Et c’est justement dans cette loi qu’un amendement de la sénatrice Laure Darcos vient réduire les libertés académiques en les soumettant à un critère nouveau : « le respect des valeurs de la République ». Mais qui va définir ces valeurs ? Pour moi, mettre en cause le « racisme d’État », lorsque l’État vise spécifiquement les populations roms, ou bien lorsqu’il justifie devant la justice les contrôles au faciès au motif que, pour arrêter les étrangers en situation irrégulière, il faut cibler les personnes qui ont l’air étranger, dénoncer ces pratiques, c’est bien au nom des valeurs de la République. (...)
J’ai écrit le livre Démocratie précaire en 2012. Je crois que nous vivons, aujourd’hui bien plus qu’alors, dans une démocratie précarisée. Peut-être éviterons-nous la guerre civile ; mais n’oublions que c’est Cassandre qui avait raison, pas ceux qui refusaient de l’écouter. (...)
Quand on est de gauche, depuis des années, on est guetté par la dépression militante. Et quand j’utilise cette expression, dans tous les pays où je vais, on me comprend aussitôt. Car il ne s’agit pas seulement de la France. Bien sûr, moi aussi, je suis menacé par le découragement, voire le désespoir. Mais j’estime que ma situation, relativement privilégiée, s’accompagne d’une responsabilité : je n’ai pas le droit de baisser les bras ; je ne peux pas me contenter de cultiver mon jardin.

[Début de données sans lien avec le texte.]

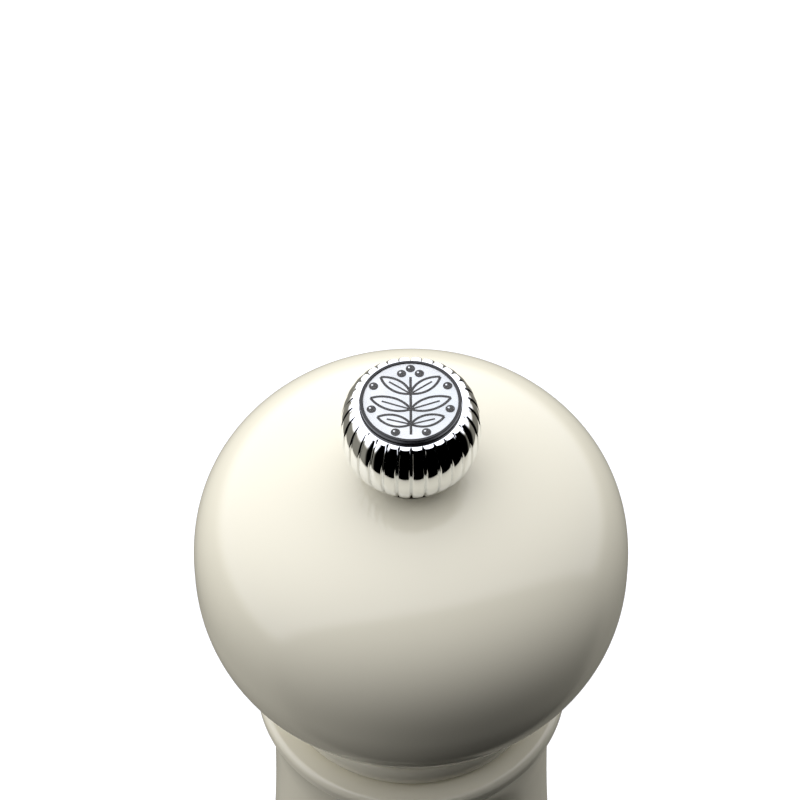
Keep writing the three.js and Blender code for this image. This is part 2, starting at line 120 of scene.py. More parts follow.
class Graph:
    """A thin builder for a node tree: adds nodes, links sockets and sets values."""

    def __init__(self, tree: bpy.types.NodeTree) -> None:
        """Wraps a node tree.

        Args:
            tree: The tree to build in.
        """
        self.tree = tree

    def add(self, kind: str, inputs: dict | None = None, **settings) -> bpy.types.Node:
        """Adds one node.

        Args:
            kind: The node's type name.
            inputs: Values or sockets for its inputs, by name or index.
            **settings: Attributes of the node, such as operation.

        Returns:
            The new node.
        """
        node = self.tree.nodes.new(kind)
        for name, value in settings.items():
            setattr(node, name, value)
        for key, value in (inputs or {}).items():
            self.feed(node.inputs[key], value)
        return node

    def feed(self, target: Socket, value) -> None:
        """Links a socket into an input, or sets the input's own value.

        Args:
            target: The input socket.
            value: A socket to link, or a plain value.
        """
        if isinstance(value, bpy.types.NodeSocket):
            self.tree.links.new(value, target)
        else:
            target.default_value = value

    def math(self, operation: str, *values, clamp: bool = False) -> Socket:
        """Adds a Math node.

        Args:
            operation: Its operation.
            *values: Its operands, as sockets or numbers.
            clamp: Whether the result is kept between 0 and 1.

        Returns:
            The result's socket.
        """
        node = self.add("ShaderNodeMath", dict(enumerate(values)), operation=operation)
        node.use_clamp = clamp
        return node.outputs[0]


# --------------------------------------------------------------------------- finishes


class Shader(Graph):
    """A Principled material under construction, with the textures that finishes share."""

    def __init__(self, name: str, values: dict) -> None:
        """Starts a material.

        Args:
            name: The material's name.
            values: Plain values for the Principled shader's inputs.
        """
        self.material = bpy.data.materials.new(name)
        self.material.use_nodes = True
        super().__init__(self.material.node_tree)
        self.surface = self.tree.nodes["Principled BSDF"]
        for key, value in values.items():
            self.feed(self.surface.inputs[key], value)
        self.coordinates = self.add("ShaderNodeTexCoord").outputs["Object"]

    def mapped(self, scale: Sequence[float]) -> Socket:
        """Object coordinates stretched along the axes.

        Args:
            scale: The stretch along X, Y and Z.

        Returns:
            The stretched coordinates.
        """
        return self.add("ShaderNodeMapping", {"Vector": self.coordinates, "Scale": scale}).outputs[0]

    def noise(self, scale: float, detail: float = 3, vector: Socket | None = None) -> Socket:
        """Fractal noise.

        Args:
            scale: Its scale, in cycles per metre of the coordinates.
            detail: Its number of octaves.
            vector: The coordinates it reads, or None for plain Object coordinates.

        Returns:
            The noise's factor.
        """
        inputs = {"Vector": vector or self.coordinates, "Scale": scale, "Detail": detail}
        return self.add("ShaderNodeTexNoise", inputs).outputs[0]

    def spread(self, factor: Socket, low: float, high: float, start: float = 0.3, end: float = 0.7) -> Socket:
        """Maps a factor between two values.

        Args:
            factor: The factor.
            low: The result at start.
            high: The result at end.
            start: The factor's lower bound.
            end: The factor's upper bound.

        Returns:
            The mapped value.
        """
        inputs = {"Value": factor, "From Min": start, "From Max": end, "To Min": low, "To Max": high}
        return self.add("ShaderNodeMapRange", inputs).outputs[0]

    def blend(self, factor: Socket, first: Sequence[float], second: Sequence[float]) -> Socket:
        """Mixes two colours by a factor.

        Args:
            factor: The mix, 0 for the first colour.
            first: A colour.
            second: Another colour.

        Returns:
            The mixed colour.
        """
        node = self.add("ShaderNodeMix", data_type="RGBA")
        self.feed(node.inputs[0], factor)
        self.feed(node.inputs[6], (*first, 1))
        self.feed(node.inputs[7], (*second, 1))
        return node.outputs[2]

    def bump(self, height: Socket, distance: float, onto: Socket | None = None) -> Socket:
        """Adds a bump and makes it the surface's normal.

        Args:
            height: The height factor.
            distance: What a height of 1 stands for, in metres.
            onto: The normal of an earlier bump.

        Returns:
            The bumped normal.
        """
        inputs = {"Height": height, "Distance": distance, "Strength": 1.0}
        if onto is not None:
            inputs["Normal"] = onto
        normal = self.add("ShaderNodeBump", inputs).outputs[0]
        self.feed(self.surface.inputs["Normal"], normal)
        return normal

    def set(self, name: str, value) -> None:
        """Feeds one input of the Principled shader."""
        self.feed(self.surface.inputs[name], value)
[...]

Je ne prétends pas dire aux autres ce qu’ils ou elles devraient faire ; je peux seulement dire qu’à mon avis, chacune, chacun a une responsabilité – variable selon les moyens dont on dispose. Mais chacun, chacune peut faire une différence, depuis la place qu’il ou elle occupe.
Et j’ajouterai qu’on vit mieux en luttant qu’en se résignant. Par rapport au renoncement, la défaite est un moindre mal. Il y a de bonnes surprises, avec quelques victoires ; et il y a de bons moments, grâce à des solidarités. On se sent en bonne compagnie. Bref, mieux vaut se battre.